The animation, which depicts a big, ugly Sumo Citrus mandarin stepping in to help out some cute little limes being bullied by a couple of bad cookies (that’s actual choc chip cookies – no euphemism here) is now used in Bully Zero’s workshops at high schools across Australia.

“Ultimately, we want customer satisfaction, and our customer is Woolworths, and they loved the message and were comfortable to back it,” Crouch adds.

The sweet, seedless top-knotted fruit is stocked exclusively at Woolworths

The sweet, seedless top-knotted fruit is stocked exclusively at Woolworths

Where next for fruit marketing?

Stepping away from just promoting the whole fresh fruit, Crouch says there’s also opportunities to create year-round availability of Sumo products, including Sumo Citrus juices and Sumo Citrus frozen yoghurt. The idea is to create a brand that resonates with consumers.

“If you look to the wider grocery sector, and FMCG sector, there are lots of clever things happening in terms of gamification, social influence and trying to send secondary messaging with products.
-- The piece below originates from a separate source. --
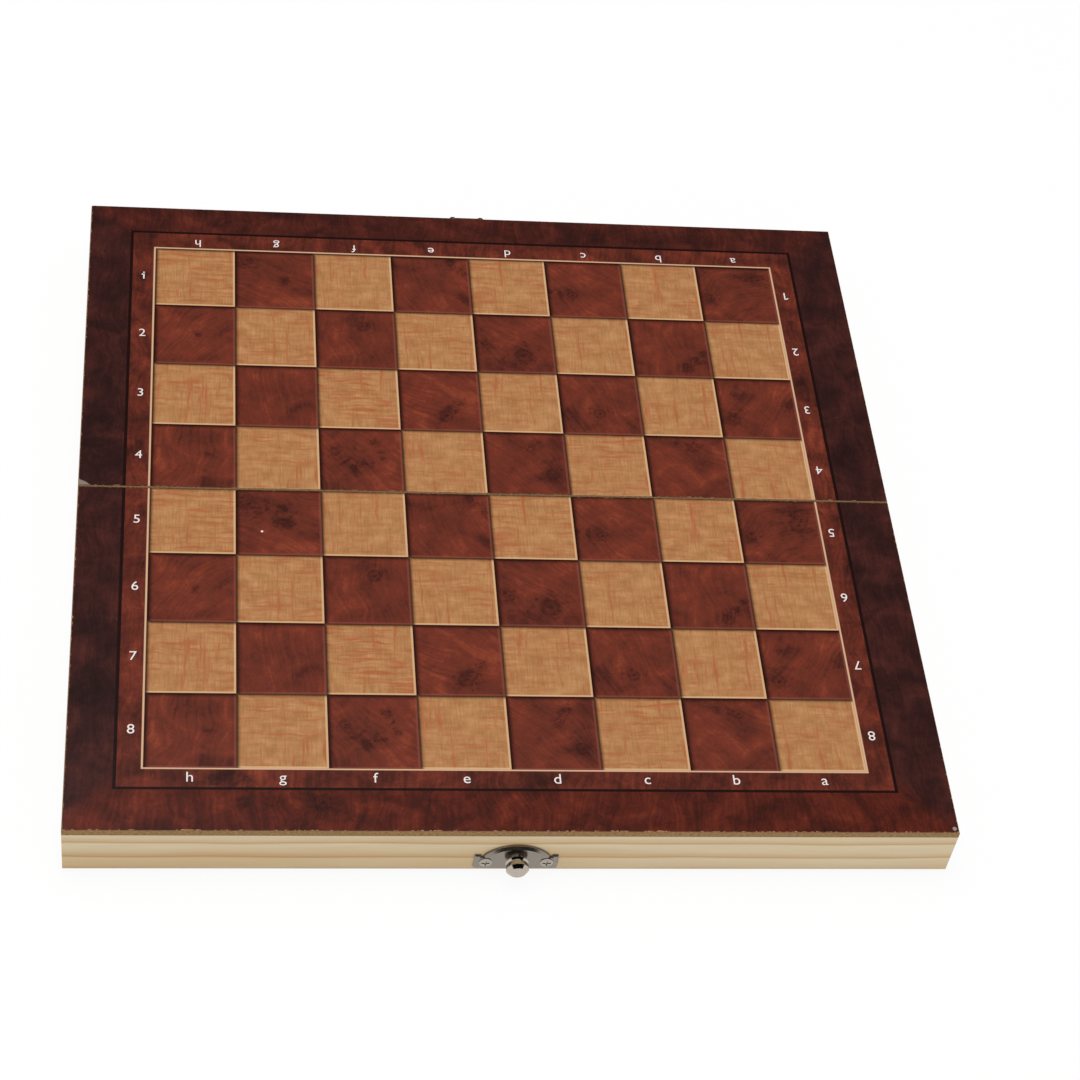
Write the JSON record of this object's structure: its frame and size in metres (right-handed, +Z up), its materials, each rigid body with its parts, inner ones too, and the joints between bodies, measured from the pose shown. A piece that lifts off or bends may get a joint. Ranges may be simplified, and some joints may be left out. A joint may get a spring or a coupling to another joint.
{
  "type": "chess board case",
  "caption": "Folding wooden chess board case: two hinged pine trays with printed fibreboard tops that open flat to a board, with a loop-and-knob catch.",
  "frame": {"origin": "on the surface the open case lies on, under the middle of the fold line", "axes": "+X along the fold line, +Y from the catch side to the clasp side, +Z up through the playing side"},
  "size_m": [0.29, 0.2998, 0.023],
  "materials": {
    "pine": "planed bare pine with a thin clear lacquer",
    "fibreboard": "raw brown fibreboard",
    "printed_sheet": "printed wood-figure sheet under satin lacquer",
    "nickel_plate": "nickel plated stamped steel",
    "steel": "bright steel wire"
  },
  "bodies": {
    "near_half": {"near_panel": "fibreboard", "near_playing_sheet": "printed_sheet", "near_front_rail": "pine", "near_fold_rail": "pine", "near_left_rail": "pine", "near_right_rail": "pine", "corner_nail": "steel", "catch_plate": "nickel_plate", "catch_knob": "nickel_plate", "catch_screws": "nickel_plate", "left_hinge_near_leaf": "nickel_plate", "right_hinge_near_leaf": "nickel_plate", "left_hinge_pin": "steel", "right_hinge_pin": "steel", "near_hinge_screws": "steel"},
    "far_half": {"far_panel": "fibreboard", "far_playing_sheet": "printed_sheet", "far_back_rail": "pine", "far_fold_rail": "pine", "far_left_rail": "pine", "far_right_rail": "pine", "clasp_plate": "nickel_plate", "clasp_screws": "nickel_plate", "clasp_pin": "steel", "left_hinge_far_leaf": "nickel_plate", "right_hinge_far_leaf": "nickel_plate", "far_hinge_screws": "steel"},
    "clasp_loop": {"clasp_loop": "nickel_plate"}
  },
  "joints": [
    {"name": "case_fold", "type": "hinge", "parent": "near_half", "child": "far_half", "pos_m": [0, 0, 0.0015], "axis": [-1, 0, 0], "range_deg": [0, 180]},
    {"name": "clasp_swing", "type": "hinge", "parent": "far_half", "child": "clasp_loop", "pos_m": [0, 0.1472, 0.005], "axis": [-1, 0, 0], "range_deg": [0, 180]}
  ]
}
The goal must be to make people buy into a brand over and above a product, and we could do a lot more of this in the fresh produce industry,” Crouch says.

And why has the fruit and vegetable industry been so slow on the uptake of marketing compared to the FMCG sector?
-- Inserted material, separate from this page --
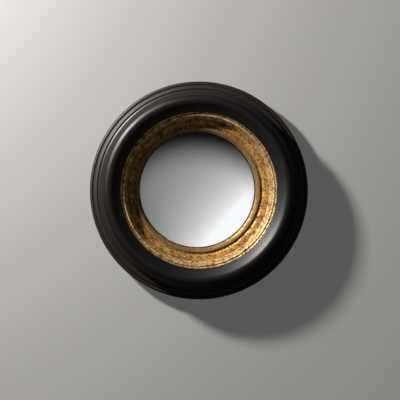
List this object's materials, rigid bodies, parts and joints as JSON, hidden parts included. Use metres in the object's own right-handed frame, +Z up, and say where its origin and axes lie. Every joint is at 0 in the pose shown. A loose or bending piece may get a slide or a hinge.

“In my mind, an industry adopts new technologies and marketing practices in parallel with its speed of developing new products. In fresh produce, a tree goes from nursery to orchard and many years later you have sufficient commercial volume to justify the delivery of a marketing campaign to consumers. This means that the industry has been used to a slower curve of marketing innovation,” Crouch says. “However, as a different generation takes its place and gains influence across the supply chain I don’t imagine it will be long before marketing innovation ramps up industry wide.”

As group marketing manager, Crouch overseas Freshmax Group’s marketing activities across Australia and New Zealand, reporting to Freshmax GM of categories Simon Gillett.